● GIVEN DATA
— START —

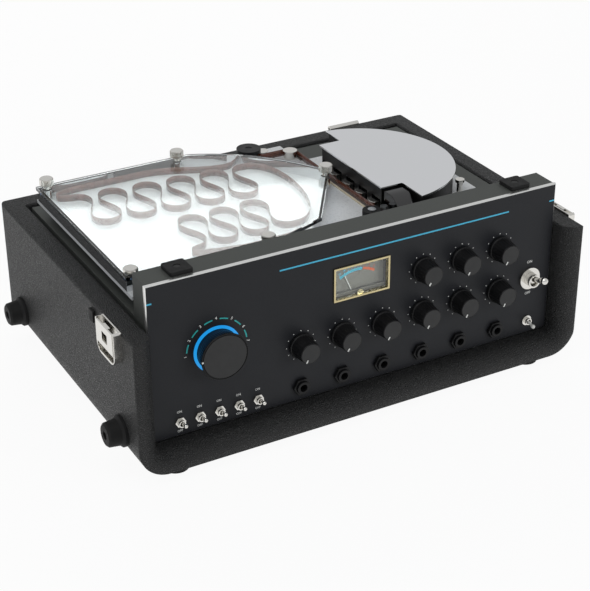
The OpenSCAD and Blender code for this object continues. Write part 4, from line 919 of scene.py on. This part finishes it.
def make_panel():
    low, high = measured("front_panel")
    work = merged_copy("front_panel")
    corner = at(0, 0, 0)

    def on_outline(point):
        spot = (point - corner) / MM
        beside = spot.x < RIM_REACH or spot.x > high.x - RIM_REACH
        return beside or spot.z > -0.5 or spot.z < low.z + RIM_REACH

    rim = []
    for edge in work.edges:
        if len(edge.link_faces) != 2 or edge.calc_face_angle() < math.radians(60):
            continue
        ends = [(v.co - corner) / MM for v in edge.verts]
        if all(abs(end.y) < 0.01 for end in ends) and all(on_outline(v.co) for v in edge.verts):
            rim.append(edge)
    for face in work.faces:
        if abs(face.normal.y) < 0.2 and all(on_outline(v.co) for v in face.verts):
            face.material_index = 1
    bmesh.ops.bevel(work, geom=rim, offset=0.8 * MM, offset_type="OFFSET", affect="EDGES", segments=1,
                    profile=0.5, material=1, clamp_overlap=True)
    print("rim edges:", len(rim))
    return piece("front_panel_plate", work, [anodised, satin_edge], "case", "anodised_panel", ["front_panel"])


make_panel()

# %% [markdown]
# ## The meter
#
# The meter has a gold coloured bezel, a grey dial and a ledge across the bottom of its window, with
# the needle passing between ledge and dial. Its scale is printed on two arcs about the pivot: blue
# up to zero and red above. The numbers are the usual ones of a level meter.

# %% Bezel, dial and scale
remake("meter_bezel", [("meter_bezel_frame", gold_trim, "gold_trim", anything)], 0.35)
body_low, body_high = measured("meter_body")
meter_x = (body_low.x + body_high.x) / 2
window_low, window_high = measured("meter_window")
PIVOT_Z, DIAL_Y, LEDGE_Y = -65.5, 7.45, 4.65
dial_card = slab(body_high.x - body_low.x - 3.4, window_high.z - window_low.z + 3, 0.08)
piece("meter_dial_card", placed(dial_card, facing_out(meter_x, (window_high.z + window_low.z) / 2, DIAL_Y)),
      dial_paint, "case", "meter_grey")
ledge_top = window_low.z + 2.6
ledge_w = body_high.x - body_low.x - 3.6
ledge = slab(ledge_w, 3.4, 0.1)
piece("meter_ledge", placed(ledge, facing_out(meter_x, ledge_top - 1.75, LEDGE_Y)),
      ledge_paint, "case", "meter_grey")
# A thin strip of the paler dial grey along the ledge's top edge is a painted highlight.
ledge_highlight_strip = rounded(slab(ledge_w, 0.5, 0.3), 0.1)
piece("meter_ledge_edge", placed(ledge_highlight_strip, facing_out(meter_x, ledge_top - 0.25, LEDGE_Y)),
      dial_paint, "case", "meter_grey")
dial_place = facing_out(meter_x, PIVOT_Z, DIAL_Y - 0.08)
UP = 90
scale_blue = [arc(30.2, 31.0, UP + 32.2, UP - 9.0), arc(28.8, 29.6, UP + 32.2, UP - 9.0)]
scale_blue += [arc(31.0, 32.2, UP + a + 0.4, UP + a - 0.4) for a in (30, 22, 15, 9, 4, -1, -5)]
scale_blue += [placed(letters(n, 1.7, 0.03), round_dial(UP + a, 33.6)) for n, a in
               (("20", 29), ("10", 21), ("7", 14), ("5", 8.5), ("3", 3.5), ("0", -6.5))]
scale_red = [arc(28.8, 31.0, UP - 10.2, UP - 32.8)]
numbers_red = [placed(letters(n, 1.7, 0.03), round_dial(UP + a, 33.2)) for n, a in
               (("1", -13), ("2", -20), ("3", -28))]
numbers_red += [arc(31.2, 32.0, UP + a + 0.5, UP + a - 0.5) for a in (-13, -20, -28)]
scale_band = [arc(29.6, 30.2, UP + 32.2, UP - 9.0)]
piece("meter_scale_blue", placed(joined(scale_blue), dial_place), blue_ink, "case", "meter_grey")
piece("meter_scale_band", placed(joined(scale_band), dial_place), teal_ink, "case", "meter_grey")
piece("meter_scale_orange", placed(joined(scale_red), dial_place), orange_ink, "case", "meter_grey")
piece("meter_scale_numbers", placed(joined(numbers_red), dial_place), red_ink, "case", "meter_grey")
print("meter centre x, mm:", round(meter_x, 1))

# %% [markdown]
# ## Studio
#
# The unit stands on a white table in an even white studio. Through the Light Path node, the camera
# sees the world as pure white and mirrors see it as a little over half of that, while the light that
# falls on the unit comes from a pale grey world and three soft boxes at a plain level. The table
# shows nearly all of its own white in the same way, so only a faint shadow is left on it.

# %% Table and world
def make_floor():
    material, tree, shader = start_finish("white_table", "#f4f4f4", 0.6)
    rays = add(tree, "ShaderNodeLightPath")
    white = add(tree, "ShaderNodeEmission", {"Color": (1, 1, 1, 1), "Strength": 1.0})
    seen = add(tree, "ShaderNodeMath", {},
               {0: rays.outputs["Is Camera Ray"], 1: rays.outputs["Is Glossy Ray"]}, operation="MAXIMUM")
    seen_or_through = add(tree, "ShaderNodeMath", {},
                          {0: seen.outputs[0], 1: rays.outputs["Is Transmission Ray"]}, operation="MAXIMUM")
    share = add(tree, "ShaderNodeMath", {1: 0.94}, {0: seen_or_through.outputs[0]}, operation="MULTIPLY")
    mix = add(tree, "ShaderNodeMixShader", {},
              {0: share.outputs[0], 1: shader.outputs[0], 2: white.outputs[0]})
    tree.links.new(mix.outputs[0], tree.nodes["Material Output"].inputs["Surface"])
    work = bmesh.new()
    bmesh.ops.create_grid(work, x_segments=1, y_segments=1, size=4)
    mesh = bpy.data.meshes.new("table")
    work.to_mesh(mesh)
    work.free()
    mesh.materials.append(material)
    table = bpy.data.objects.new("table", mesh)
    table.location.z = -0.0002
    scene.collection.objects.link(table)


def make_world():
    world = bpy.data.worlds.new("studio")
    world.use_nodes = True
    scene.world = world
    tree = world.node_tree
    base = tree.nodes["Background"]
    base.inputs["Color"].default_value = light("#e9eef4")
    base.inputs["Strength"].default_value = 0.3
    rays = add(tree, "ShaderNodeLightPath")
    white = add(tree, "ShaderNodeBackground", {"Color": (1, 1, 1, 1), "Strength": 1.0})
    seen = add(tree, "ShaderNodeMath", {},
               {0: rays.outputs["Is Camera Ray"], 1: rays.outputs["Is Transmission Ray"]}, operation="MAXIMUM")
    mirrored = add(tree, "ShaderNodeMath", {1: 0.55}, {0: rays.outputs["Is Glossy Ray"]},
                   operation="MULTIPLY")
    either = add(tree, "ShaderNodeMath", {}, {0: seen.outputs[0], 1: mirrored.outputs[0]},
                 operation="MAXIMUM")
    mix = add(tree, "ShaderNodeMixShader", {},
              {0: either.outputs[0], 1: base.outputs[0], 2: white.outputs[0]})
    tree.links.new(mix.outputs[0], tree.nodes["World Output"].inputs["Surface"])


make_floor()
make_world()


# %% Soft boxes
def soft_box(name, place, target, width, height, power, mirrored):
    """A rectangular lamp that faces a place, and may show in mirrors"""
    lamp = bpy.data.lights.new(name, "AREA")
    lamp.shape, lamp.size, lamp.size_y, lamp.energy = "RECTANGLE", width, height, power
    made = bpy.data.objects.new(name, lamp)
    made.location = place
    made.rotation_mode = "QUATERNION"
    made.rotation_quaternion = (Vector(place) - Vector(target)).to_track_quat("Z", "Y")
    made.visible_glossy = mirrored
    scene.collection.objects.link(made)


middle = (cad_low + cad_high) / 2
soft_box("key_box", (-0.7, -0.5, 1.5), middle, 1.2, 0.9, 6.2, True)
soft_box("back_box", (0.3, 1.3, 1.1), middle, 1.4, 0.6, 9, False)
soft_box("front_box", (0.9, -1.5, 0.7), middle, 0.8, 0.8, 8.5, False)

# %% [markdown]
# ## Camera
#
# The photograph was taken from the front left, a little more than a metre away, looking down by
# 28 degrees. The place, the angles and the lens were worked out from the unit's own straight edges.
# The camera's axes are built from the three angles: it looks along minus z, and x is to its right.

# %% Camera
CAMERA_PLACE = (-390.8, -943.5, 542.5)
AZIMUTH, ELEVATION, ROLL = (math.radians(angle) for angle in (-28.725, 28.44, -0.33))
lens = bpy.data.cameras.new("camera")
lens.lens, lens.sensor_fit, lens.sensor_height = 95.5, "VERTICAL", 36
camera = bpy.data.objects.new("camera", lens)
back = Vector((math.sin(AZIMUTH) * math.cos(ELEVATION),
               -math.cos(AZIMUTH) * math.cos(ELEVATION),
               math.sin(ELEVATION)))
side = Vector((0, 0, 1)).cross(back).normalized()
above = back.cross(side)
right = math.cos(ROLL) * side + math.sin(ROLL) * above
top = math.cos(ROLL) * above - math.sin(ROLL) * side
camera.matrix_world = Matrix.Translation(at(*CAMERA_PLACE)) @ Matrix((right, top, back)).transposed().to_4x4()
scene.collection.objects.link(camera)
scene.camera = camera
scene.view_settings.view_transform = "Standard"
print("camera:", [round(c, 3) for c in camera.location])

— END —

● YOUR TASK
Copy, please, exactly the lines that start at the first line of the data and end at the line containing "return beside or", both kept and no others.

● SOLUTION TO THE EXERCISE
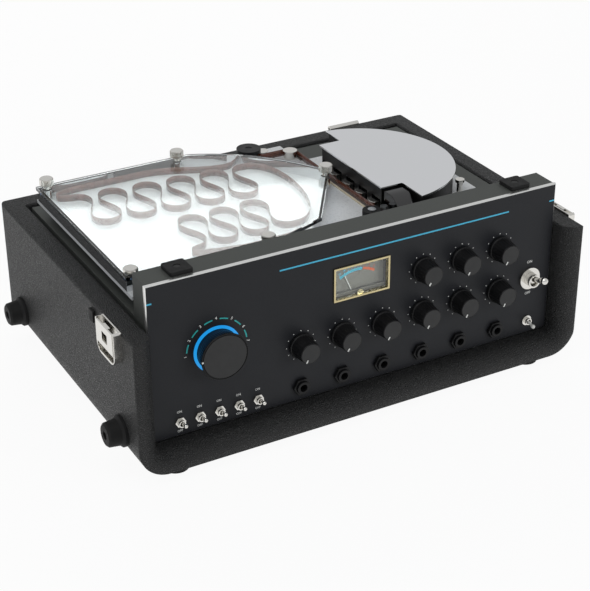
The OpenSCAD and Blender code for this object continues. Write part 4, from line 919 of scene.py on. This part finishes it.
def make_panel():
    low, high = measured("front_panel")
    work = merged_copy("front_panel")
    corner = at(0, 0, 0)

    def on_outline(point):
        spot = (point - corner) / MM
        beside = spot.x < RIM_REACH or spot.x > high.x - RIM_REACH
        return beside or spot.z > -0.5 or spot.z < low.z + RIM_REACH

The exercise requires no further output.